You see, we're here to protect the public and that's what we told them. We even sent Saint Hector along to make apologetic noises. Anything to get those bloody politicians out of our hair so that we can get on with the job.

Those MPs just don't understand what we're here for. They get all agitated about the predicted failings of RDR and the impact on their constituents whilst we're here preparing for our next job in strangulation. Sorry, regulation.

It's all so bloody annoying!

Soft Corruption

One of the great things about socialists is that we never waste a crisis.

Never.

So, during the banking crises (we've lost count, how many have there been now?) we were making more than the occassional trip to the, ahem, bookmaker, er... , stock broker.

Well, it stands to reason. We knew what was happening even if we didn't know when it would happen (or so we claimed) so why let all that knowledge go to waste. If we didn't make use of it someone else would, right? .

Some pretty fancy cars started to appear on the streets around here whilst all that banking crisis was going on. Five thousand beer tokens for a car stereo sounded pretty reasonable and it looked so pretty in the dashboard.

What a shame the girlfriend didn't like it. She was so yesterday.

Va va Vroooom.....!....

Restricted Supply

What we don't want is the man on the street saving too much tax.

No, no, no. That wouldn't do at all, Too much self-reliance and all that naff right wing stuff is bad for the Party. It so didn't play well at the Election.

So to make sure the man on the Clapham omnibus pays more tax when he seeks financial advice on how to pay less tax, we've introduced the Retail Distribution Review.

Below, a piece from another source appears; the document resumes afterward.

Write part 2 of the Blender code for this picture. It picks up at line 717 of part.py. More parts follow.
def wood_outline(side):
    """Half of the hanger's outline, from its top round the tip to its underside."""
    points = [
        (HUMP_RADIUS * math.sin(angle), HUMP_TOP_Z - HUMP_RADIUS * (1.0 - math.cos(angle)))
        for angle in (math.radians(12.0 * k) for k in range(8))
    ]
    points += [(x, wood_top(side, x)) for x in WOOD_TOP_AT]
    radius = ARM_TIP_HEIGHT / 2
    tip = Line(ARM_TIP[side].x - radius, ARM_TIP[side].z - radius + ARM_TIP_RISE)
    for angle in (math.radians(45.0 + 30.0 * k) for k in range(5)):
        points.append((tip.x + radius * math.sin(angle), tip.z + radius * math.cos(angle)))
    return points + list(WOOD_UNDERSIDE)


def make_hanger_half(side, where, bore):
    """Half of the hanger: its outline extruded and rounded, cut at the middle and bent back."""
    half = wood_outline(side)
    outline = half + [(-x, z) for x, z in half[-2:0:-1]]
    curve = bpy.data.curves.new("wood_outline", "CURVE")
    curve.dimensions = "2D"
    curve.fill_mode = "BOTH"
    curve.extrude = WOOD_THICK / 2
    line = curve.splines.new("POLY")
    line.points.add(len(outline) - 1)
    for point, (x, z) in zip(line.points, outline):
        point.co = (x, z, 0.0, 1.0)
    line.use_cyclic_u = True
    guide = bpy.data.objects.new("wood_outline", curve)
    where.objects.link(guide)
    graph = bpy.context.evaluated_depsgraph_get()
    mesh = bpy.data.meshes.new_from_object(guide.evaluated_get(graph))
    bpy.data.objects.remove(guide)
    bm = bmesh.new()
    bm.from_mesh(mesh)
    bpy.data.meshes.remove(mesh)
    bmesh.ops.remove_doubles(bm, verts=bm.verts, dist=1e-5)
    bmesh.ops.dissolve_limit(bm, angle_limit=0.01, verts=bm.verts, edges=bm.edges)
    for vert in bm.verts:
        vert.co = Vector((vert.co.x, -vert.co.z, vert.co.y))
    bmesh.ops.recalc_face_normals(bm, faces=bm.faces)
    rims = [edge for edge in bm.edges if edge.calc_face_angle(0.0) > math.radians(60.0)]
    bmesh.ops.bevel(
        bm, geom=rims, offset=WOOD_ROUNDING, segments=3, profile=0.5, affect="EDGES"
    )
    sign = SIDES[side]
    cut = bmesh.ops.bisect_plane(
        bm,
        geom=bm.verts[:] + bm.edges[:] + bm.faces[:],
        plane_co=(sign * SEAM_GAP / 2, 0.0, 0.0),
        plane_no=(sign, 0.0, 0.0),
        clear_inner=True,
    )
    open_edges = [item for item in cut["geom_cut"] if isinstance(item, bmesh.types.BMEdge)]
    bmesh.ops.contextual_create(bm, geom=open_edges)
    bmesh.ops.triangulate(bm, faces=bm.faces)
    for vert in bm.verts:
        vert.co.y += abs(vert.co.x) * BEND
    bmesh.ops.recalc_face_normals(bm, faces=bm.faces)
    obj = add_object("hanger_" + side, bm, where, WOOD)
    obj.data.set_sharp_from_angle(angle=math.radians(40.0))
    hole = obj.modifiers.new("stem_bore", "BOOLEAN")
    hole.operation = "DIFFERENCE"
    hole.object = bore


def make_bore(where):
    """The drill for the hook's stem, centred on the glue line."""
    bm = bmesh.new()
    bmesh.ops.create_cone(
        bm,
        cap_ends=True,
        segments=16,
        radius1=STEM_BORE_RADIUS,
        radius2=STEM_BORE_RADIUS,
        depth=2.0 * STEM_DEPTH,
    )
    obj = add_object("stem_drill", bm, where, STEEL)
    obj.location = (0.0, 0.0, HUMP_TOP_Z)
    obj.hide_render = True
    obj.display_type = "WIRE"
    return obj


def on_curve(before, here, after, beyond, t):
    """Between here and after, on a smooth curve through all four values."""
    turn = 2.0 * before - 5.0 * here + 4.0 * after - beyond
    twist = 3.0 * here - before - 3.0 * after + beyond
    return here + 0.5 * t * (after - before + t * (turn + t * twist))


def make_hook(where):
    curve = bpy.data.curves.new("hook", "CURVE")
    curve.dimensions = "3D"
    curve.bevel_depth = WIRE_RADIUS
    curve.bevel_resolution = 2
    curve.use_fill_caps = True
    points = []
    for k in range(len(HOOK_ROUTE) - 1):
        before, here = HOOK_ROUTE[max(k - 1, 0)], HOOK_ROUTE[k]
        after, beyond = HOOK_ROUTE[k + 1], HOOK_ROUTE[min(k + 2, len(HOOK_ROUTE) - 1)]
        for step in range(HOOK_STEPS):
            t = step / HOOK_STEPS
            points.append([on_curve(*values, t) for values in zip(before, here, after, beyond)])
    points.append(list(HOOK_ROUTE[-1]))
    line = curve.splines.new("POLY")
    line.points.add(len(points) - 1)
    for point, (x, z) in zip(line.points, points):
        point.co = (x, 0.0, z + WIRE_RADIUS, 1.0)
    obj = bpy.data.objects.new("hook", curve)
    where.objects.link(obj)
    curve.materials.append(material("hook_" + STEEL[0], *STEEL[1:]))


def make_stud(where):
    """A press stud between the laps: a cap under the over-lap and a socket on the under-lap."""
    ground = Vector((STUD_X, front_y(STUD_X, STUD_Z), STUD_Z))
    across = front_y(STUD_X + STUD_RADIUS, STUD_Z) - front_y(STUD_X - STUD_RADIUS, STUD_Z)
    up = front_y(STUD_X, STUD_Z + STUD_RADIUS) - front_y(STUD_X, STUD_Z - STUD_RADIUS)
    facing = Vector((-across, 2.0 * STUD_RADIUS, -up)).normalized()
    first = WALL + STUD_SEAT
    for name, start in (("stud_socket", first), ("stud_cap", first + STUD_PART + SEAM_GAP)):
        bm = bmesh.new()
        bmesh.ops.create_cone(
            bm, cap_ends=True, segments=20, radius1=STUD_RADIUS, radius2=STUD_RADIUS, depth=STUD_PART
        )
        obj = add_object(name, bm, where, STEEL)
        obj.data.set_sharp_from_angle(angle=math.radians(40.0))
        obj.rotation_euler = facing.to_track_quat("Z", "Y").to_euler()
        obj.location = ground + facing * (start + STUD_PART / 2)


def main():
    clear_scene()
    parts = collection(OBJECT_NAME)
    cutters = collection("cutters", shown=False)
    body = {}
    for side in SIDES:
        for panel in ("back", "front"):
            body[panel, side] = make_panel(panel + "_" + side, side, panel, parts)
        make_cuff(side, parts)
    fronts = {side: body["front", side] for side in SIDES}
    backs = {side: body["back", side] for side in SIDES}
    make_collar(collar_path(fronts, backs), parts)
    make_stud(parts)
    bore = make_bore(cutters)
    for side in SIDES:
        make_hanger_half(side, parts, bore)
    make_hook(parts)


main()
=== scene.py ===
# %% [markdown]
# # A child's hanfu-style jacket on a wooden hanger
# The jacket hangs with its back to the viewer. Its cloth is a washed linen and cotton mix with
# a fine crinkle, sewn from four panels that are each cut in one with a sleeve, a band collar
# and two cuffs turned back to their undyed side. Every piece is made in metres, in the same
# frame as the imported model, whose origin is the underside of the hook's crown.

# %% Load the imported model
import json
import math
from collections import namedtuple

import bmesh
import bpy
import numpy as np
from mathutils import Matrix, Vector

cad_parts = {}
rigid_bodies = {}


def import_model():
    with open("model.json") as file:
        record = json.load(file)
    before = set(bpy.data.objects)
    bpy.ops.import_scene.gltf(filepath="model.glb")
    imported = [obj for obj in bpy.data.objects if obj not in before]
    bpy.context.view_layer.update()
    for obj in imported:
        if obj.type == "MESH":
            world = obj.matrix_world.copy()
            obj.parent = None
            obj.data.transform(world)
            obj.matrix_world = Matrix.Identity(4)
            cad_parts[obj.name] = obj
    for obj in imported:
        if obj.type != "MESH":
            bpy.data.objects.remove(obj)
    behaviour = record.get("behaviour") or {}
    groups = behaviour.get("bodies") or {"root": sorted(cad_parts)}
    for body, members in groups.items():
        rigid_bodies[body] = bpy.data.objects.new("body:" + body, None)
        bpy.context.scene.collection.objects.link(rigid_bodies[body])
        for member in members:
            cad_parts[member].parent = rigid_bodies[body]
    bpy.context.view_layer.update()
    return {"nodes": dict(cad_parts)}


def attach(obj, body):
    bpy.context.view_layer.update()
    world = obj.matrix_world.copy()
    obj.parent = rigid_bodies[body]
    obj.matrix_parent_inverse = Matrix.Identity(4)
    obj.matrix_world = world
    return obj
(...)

What was previously VAT free will now be VATable. That's sort of ironic, don't you think? Pay tax to save tax.

Clever, eh?

By making advice more expensive for all (no cross subsidies here) we've ensured that more people will be denied access to financial advice. And the fewer people seeking good independent (what does that bloody word mean?) advice the more tax they'll pay.

Simples!

Dependency Culture

Socialism demands dependency on the state. It's de rigueur.

The more we convince you of our heartfelt and genuine desire to protect you, the consumer, from people just like you (yes, your fellow citizens), the more you will trust us.

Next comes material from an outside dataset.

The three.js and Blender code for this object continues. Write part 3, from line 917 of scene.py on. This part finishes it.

See the pattern emerging here?

After all, how can you trust anyone other than government (the people who collect tax) for information on how to pay less tax if all commercial supply channels for financial information and advice have been shut down because we've educated you to distrust them?

Anything we distrust, we avoid. Right?

Oh, and by the way, any financial advice businesses that do continue to trade in the hostile environment we are setting up for them will be priced beyond your reach. We've already seen to that.

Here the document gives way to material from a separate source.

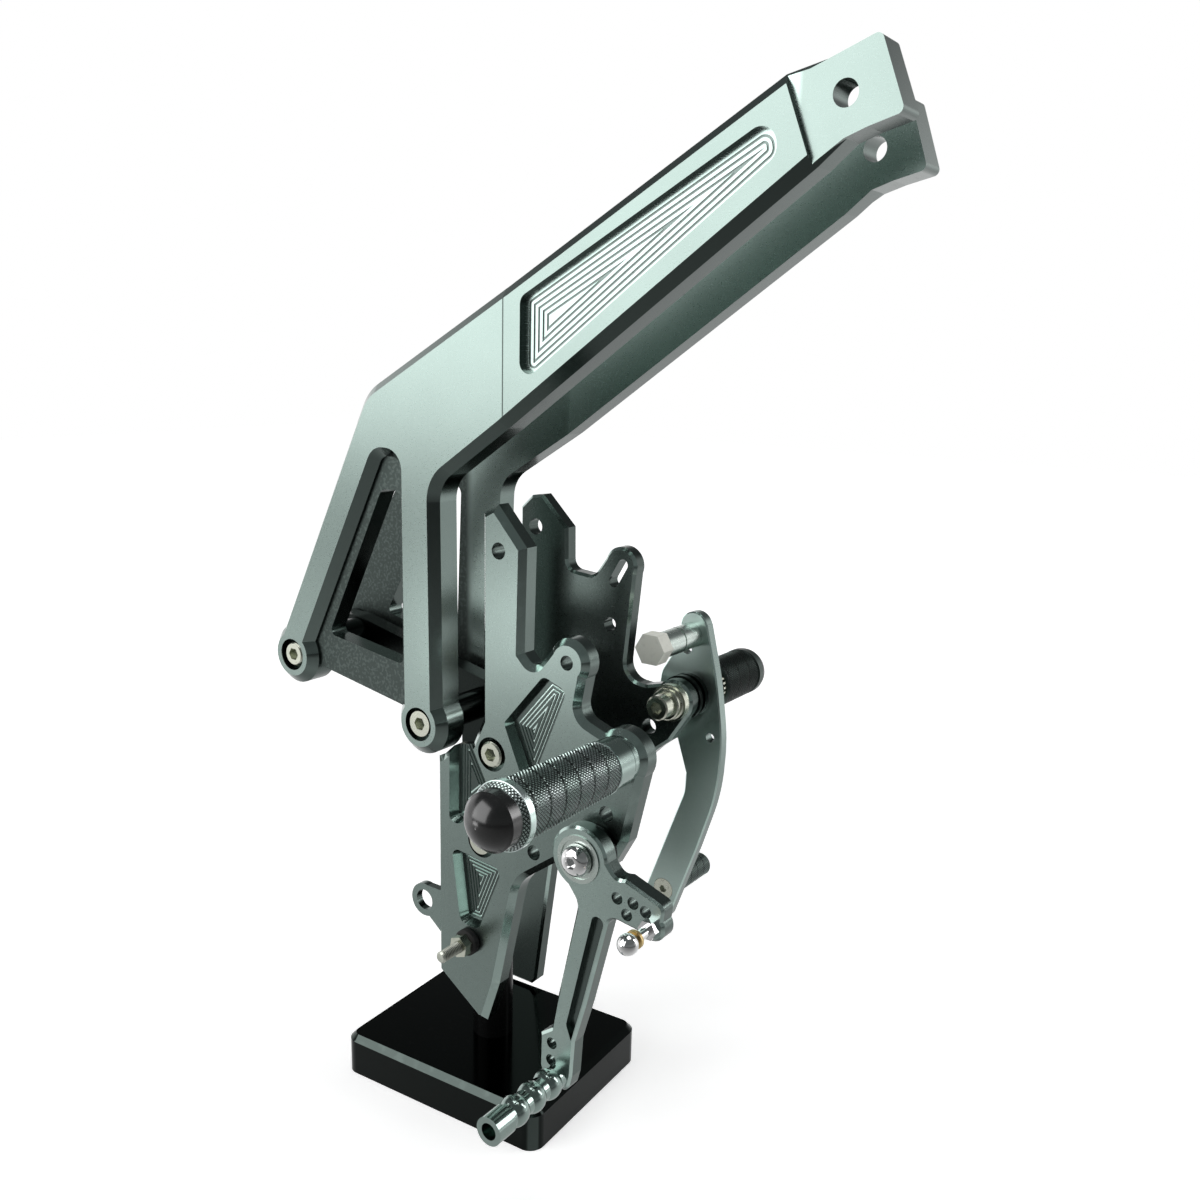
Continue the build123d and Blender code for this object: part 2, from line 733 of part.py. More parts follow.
# Right peg bolt with its stepped washer on the plate's inner face
right_bolt_seat = right_plate_inner - stepped_washer_length
with BuildPart() as stepped_washer:
    discs(right_plate_inner, [right_peg_place], 20, stepped_washer_length / 2)
    discs(right_plate_inner - stepped_washer_length / 2, [right_peg_place], 16.5,
          stepped_washer_length / 2)
    chamfer(stepped_washer.edges().filter_by(GeomType.CIRCLE).sort_by(Axis.Y)[0:3:2], 0.6)
    through_holes([right_peg_place], bolt_hole)
save(stepped_washer.part, "stepped_washer")

# Pedal sleeve: ring against the plate and journal that the pedal's bush turns on
flange_outer = right_plate_outer + pedal_flange_length
pedal_inner = flange_outer + side_gap
pedal_outer = pedal_inner + pedal_thickness
sleeve_end = pedal_outer + side_gap
with BuildPart() as pedal_sleeve:
    discs(flange_outer, [right_peg_place], pedal_flange, pedal_flange_length)
    discs(sleeve_end, [right_peg_place], journal_diameter, sleeve_end - flange_outer)
    with BuildSketch(side_plane(flange_outer - pedal_flange_length * 0.35)):
        with Locations(right_peg_place):
            Circle(pedal_flange)
            Circle(pedal_flange / 2 - 1.2, mode=Mode.SUBTRACT)
    extrude(amount=pedal_flange_length * 0.3, mode=Mode.SUBTRACT)
    through_holes([right_peg_place], bolt_hole)
save(pedal_sleeve.part, "pedal_sleeve")

# Brake pedal: thin curved blade
with BuildPart() as brake_pedal:
    with BuildSketch(side_plane(pedal_outer)):
        rounded([
            (91.3, 251, 0), (98.5, 222, 150), (103.2, 190, 110), (101.5, 160, 110),
            (91, 127, 150), (73, 76, 8), (54.5, 82.5, 8), (81.5, 157, 16), (81.9, 168, 0),
            (74.5, 190, 20), (62.5, 206, 10), (64.5, 222, 10), (75.6, 240, 0),
            (75.4, 249, 0),
        ])
        with Locations(pedal_top_place):
            Circle(8)
    extrude(amount=pedal_thickness)
    chamfer(brake_pedal.faces().sort_by(Axis.Y)[0].edges(), 0.7)
    through_holes([right_peg_place], bush_diameter + 2 * journal_gap)
    through_holes([(80, 236.5)], 5.5)
    through_holes([(95.9, 190.7)], 5)
    through_holes([linkage_place, pedal_toe_place], screw_hole)
    with BuildSketch(side_plane(pedal_inner)):
        with Locations(pedal_toe_place):
            Circle(screw_head / 2 + 1.2)
    extrude(amount=-3, taper=45, mode=Mode.SUBTRACT)
save(brake_pedal.part, "brake_pedal")

with BuildPart() as pedal_bush:
    discs(pedal_outer, [right_peg_place], bush_diameter, pedal_thickness)
    through_holes([right_peg_place], journal_diameter + 2 * journal_gap)
save(pedal_bush.part, "pedal_bush")

# Right peg: collar, toothed ring, barrel and cap on one long bolt
collar_end = sleeve_end + right_collar_length
ring_end = collar_end + tooth_ring_length
right_barrel_end = ring_end + right_barrel_length + right_band_length
with BuildPart() as right_peg_collar:
    discs(collar_end, [right_peg_place], right_collar_diameter, right_collar_length)
    chamfer(right_peg_collar.edges().filter_by(GeomType.CIRCLE), 0.8)
    through_holes([right_peg_place], bolt_hole)
save(right_peg_collar.part, "right_peg_collar")
with BuildPart() as toothed_ring:
    with BuildSketch(side_plane(ring_end)):
        with Locations(right_peg_place):
            Circle(tooth_ring_diameter / 2)
            Circle(bolt_hole / 2, mode=Mode.SUBTRACT)
            with PolarLocations(tooth_ring_diameter / 2, tooth_count):
                RegularPolygon(1.3, 3, rotation=180, mode=Mode.SUBTRACT)
    extrude(amount=tooth_ring_length)
save(toothed_ring.part, "toothed_ring")
with BuildPart() as right_peg_barrel:
    discs(right_barrel_end, [right_peg_place], peg_diameter, right_band_length - 1)
    discs(right_barrel_end - right_band_length + 1, [right_peg_place], right_band_groove, 1)
    discs(right_barrel_end - right_band_length, [right_peg_place], peg_diameter,
          right_barrel_length)
    chamfer(right_peg_barrel.edges().filter_by(GeomType.CIRCLE).sort_by(Axis.Y)[0], 1)
    through_holes([right_peg_place], tapped_hole)
save(right_peg_barrel.part, "right_peg_barrel")
with BuildPart() as right_peg_cap:
    discs(right_barrel_end + right_cap_length, [right_peg_place], right_cap_diameter,
          right_cap_length)
    fillet(right_peg_cap.faces().sort_by(Axis.Y)[-1].edges(), right_cap_length * 0.7)
    discs(right_barrel_end, [right_peg_place], tapped_hole - 2 * seat_gap, cap_spigot_length)
save(right_peg_cap.part, "right_peg_cap")
save(
    socket_bolts(
        [right_peg_place], right_bolt_seat, ring_end + 3 * bolt_bite - right_bolt_seat
    ),
    "right_peg_bolt",
)

# Linkage bolt at the pedal's top: hex head, two-step sleeve, nut behind the blade
sleeve_start = pedal_inner - linkage_sleeve_length
with BuildPart() as linkage_bolt:
    with BuildSketch(side_plane(sleeve_start)):
        with Locations(linkage_place):
            RegularPolygon(linkage_head / 2, 6, major_radius=False)
    extrude(amount=linkage_head_height)
    discs(pedal_outer + nut_thickness + 1, [linkage_place], screw_size,
          pedal_outer + nut_thickness + 1 - sleeve_start)
save(linkage_bolt.part, "linkage_bolt")
with BuildPart() as linkage_sleeve_piece:
    discs(pedal_inner, [linkage_place], linkage_sleeve, linkage_sleeve_length / 2 - 0.5)
    discs(pedal_inner - linkage_sleeve_length / 2 + 0.5, [linkage_place], linkage_sleeve - 1.5, 1)
    discs(sleeve_start + linkage_sleeve_length / 2 - 0.5, [linkage_place], linkage_sleeve,
          linkage_sleeve_length / 2 - 0.5)
    through_holes([linkage_place], screw_hole)
save(linkage_sleeve_piece.part, "linkage_sleeve")
with BuildPart() as linkage_nut:
    with BuildSketch(side_plane(pedal_outer + nut_thickness)):
        with Locations(linkage_place):
            RegularPolygon(nut_width / 2, 6, major_radius=False)
            Circle((screw_size + seat_gap) / 2, mode=Mode.SUBTRACT)
    extrude(amount=nut_thickness)
save(linkage_nut.part, "linkage_nut")

# Toe peg of the brake pedal with its countersunk screw
with BuildPart() as pedal_toe_peg:
    discs(pedal_outer + pedal_toe_length, [pedal_toe_place], pedal_toe_diameter,
          pedal_toe_length)
    chamfer(pedal_toe_peg.faces().sort_by(Axis.Y)[-1].edges(), 1)
    discs(pedal_outer + 16, [pedal_toe_place], screw_size + seat_gap, 16, Mode.SUBTRACT)
save(pedal_toe_peg.part, "pedal_toe_peg")
with BuildPart() as pedal_toe_screw:
    with BuildSketch(side_plane(pedal_inner)):
        with Locations(pedal_toe_place):
            Circle(screw_head / 2 + 1)
    extrude(amount=-2.8, taper=45)
    discs(pedal_outer + 14, [pedal_toe_place], screw_size, pedal_outer + 13 - pedal_inner)
    with BuildSketch(side_plane(pedal_inner)):
        with Locations(pedal_toe_place):
            RegularPolygon(2, 6, major_radius=False)
    extrude(amount=-2, mode=Mode.SUBTRACT)
save(pedal_toe_screw.part, "pedal_toe_screw")
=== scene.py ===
import math

import bpy
from mathutils import Matrix, Vector


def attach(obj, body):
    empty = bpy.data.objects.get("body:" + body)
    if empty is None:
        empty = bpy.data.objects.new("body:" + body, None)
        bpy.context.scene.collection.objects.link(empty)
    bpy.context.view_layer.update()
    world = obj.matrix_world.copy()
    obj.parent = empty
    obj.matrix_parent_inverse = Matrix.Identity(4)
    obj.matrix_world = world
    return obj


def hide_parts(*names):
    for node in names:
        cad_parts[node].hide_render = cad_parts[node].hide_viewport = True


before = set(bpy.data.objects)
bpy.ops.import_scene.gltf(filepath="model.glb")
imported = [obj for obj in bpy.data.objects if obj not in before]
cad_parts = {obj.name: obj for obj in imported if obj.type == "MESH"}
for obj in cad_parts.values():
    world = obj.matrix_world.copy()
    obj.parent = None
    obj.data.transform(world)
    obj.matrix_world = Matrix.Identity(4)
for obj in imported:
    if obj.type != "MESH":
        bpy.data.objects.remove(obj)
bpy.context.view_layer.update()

# Camera, as the photograph was taken
CAMERA_PLACE = (0.3791, -0.4514, 0.397)
CAMERA_YAW = 34.7
CAMERA_PITCH = 12.3
CAMERA_ROLL = 1.3
FOCAL_PIXELS = 1162
FRAME_PIXELS = 1200
VIEW_AHEAD = (-math.sin(math.radians(CAMERA_YAW)), math.cos(math.radians(CAMERA_YAW)))

# Places that the pieces made here share with the solids, in metres, as (x, z)
LEFT_PEG = (0.1092, 0.2183)
RIGHT_PEG = (0.082, 0.218)
TOE_PEG = (0.0705, 0.103)
STOP = (0.0215, 0.1015)

# The arms lean inwards past their bends, which are at these X places in millimetres
LEFT_BEND = 48.0
RIGHT_BEND = 31.0
NO_BEND = 1000.0
BEAM_SLOPE = 0.06

# Outer faces along Y, in millimetres
LEFT_ARM_FACE = -52
RIGHT_ARM_FACE = 27.5
LEFT_PLATE_FACE = -44
LEVER_FACE = -58.2

# Depths behind those faces, in millimetres, as (from, to)
BEAM_POCKET = (3.3, 4.2)
BEAM_GROOVES = (4.3, 5.0)
WEB = (5.6, 6.5)
INNER_FACE = (15.0, 17.0)
PLATE_POCKET = (4.7, 5.2)
PLATE_GROOVES = (5.3, 5.7)
LEVER_RECESS = (2.7, 3.3)
DEPTH_BLUR = 0.2

# The blasted inner faces, tinted dark partly as painted shade, end between these X places, in
# metres
BLASTED_END = (-0.03, -0.024)

# Roughness of the satin anodising, and what blasting adds to it
SATIN = 0.28
BLASTED = 0.2

WHITE = (1, 1, 1, 1)

# Knurls and threads: points to a tooth, welding distance in metres, sharpest smooth edge
STEPS_A_TOOTH = 4
WELD = 0.000004
SHARP_DEGREES = 32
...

Unless you're rich, of course!

You see, socialism is very, very unfair. Always was, always will be.

It's the opposite of what the Labour Party told you.

When they use the word FAIR what they really mean is MORE TAX FOR US and dependency on so-called 'services' for you. What a shame they're never available when required! It's the classic bait and switch. You'll never know what you're entitled to, and all the time taxes keep going up and up.

Magic!

Do you doubt this?

Well, look at Blair, Brown & Co. and the union leaders. How much do they earn?

How much do we earn? Clue: It's a bloody lot of money.

Now, how much do YOU earn?.

See, told you so!

There was a reason nobody wanted to grab hold of all that Third Way crap. It may as well have been the Third Rail.

Ouch!

British financial services were highly successful before we inserted our grubby little finger

London is the fincancial capital of the world.

For now.

But we're working hard to change that. By gold-plating every European directive (bless the dear comrades in Brussels) that crosses our desks we ensure prosperity for us and economic slowdown for you lot.

It's all part of the plan for government control of business - we want business to function how we think business should function. Of course, we've never run a business ourselves (unless running it into the ground counts for anything) but we've read a lot about it.

In fact, we're doing such a good job that many financial institutions are promising to leave the UK. So, we've got to be careful here:

Get the balance right - just enough tightening of the screws to cause a headache, combined with periodic relaxation of the pressure so firms will stay to pay our juicy fees (taxes to you lot), equals success.

Get the balance wrong - so firms leave for foreign climes and our fees (tax) will be threatened. We'll have buggered it up completely!

Not only that, it would also prejudice our knighthoods and soil the nest for the next generation of bureaucrats.

Of course, we learned all this from the former Soviet satellite states of Eastern Europe. The practice was so widespread there people were literally prepared to run the gauntlet of barbed wire fences with machine gun emplacements and minefields to escape. For some reason people just don't believe us when we tell them the fences were there to keep capitalism out!

It's an inversion of a well known teaching technique (intermittent positive reinforcement) which is highly successful when applied diligently or, as in our case, ruthlessly.

According to many commentators, "London's position as a financial centre is now threatened." All that fuss about levies and the 50% tax rate on high earners combined with pension rules that create marginal tax rates of over 100% and some sinister utterings by the hard left in the person of Lord (of what?) Adair Turner, our Great Leader, have set the tone for a mass exodus of talent.

A poll of Bloomberg subscribers found that Britain had dropped behind Singapore into third place as the city most likely to be the best financial hub a very short time from now.

A survey of executives by the respected law firm, Eversheds found that Shanghai could overtake London within the next ten years.

Meanwhile, we get on with our business of destroying yours.

Guidance Notes

No. 1. Every socialist government ends in financial disaster.

No. 2. Every socialist policy damages the people it claims to protect.

No. 3. Socialists tell us what they are doing by accusing us of doing it.

No. 4. Socialists are socialists first, before anything else.

No. 5. To learn the motive of any policymaker, FOLLOW THE MONEY.

Once these principles are grasped, a true understanding of what socialists have planned for you, your loved ones and your money can be fully appreciated.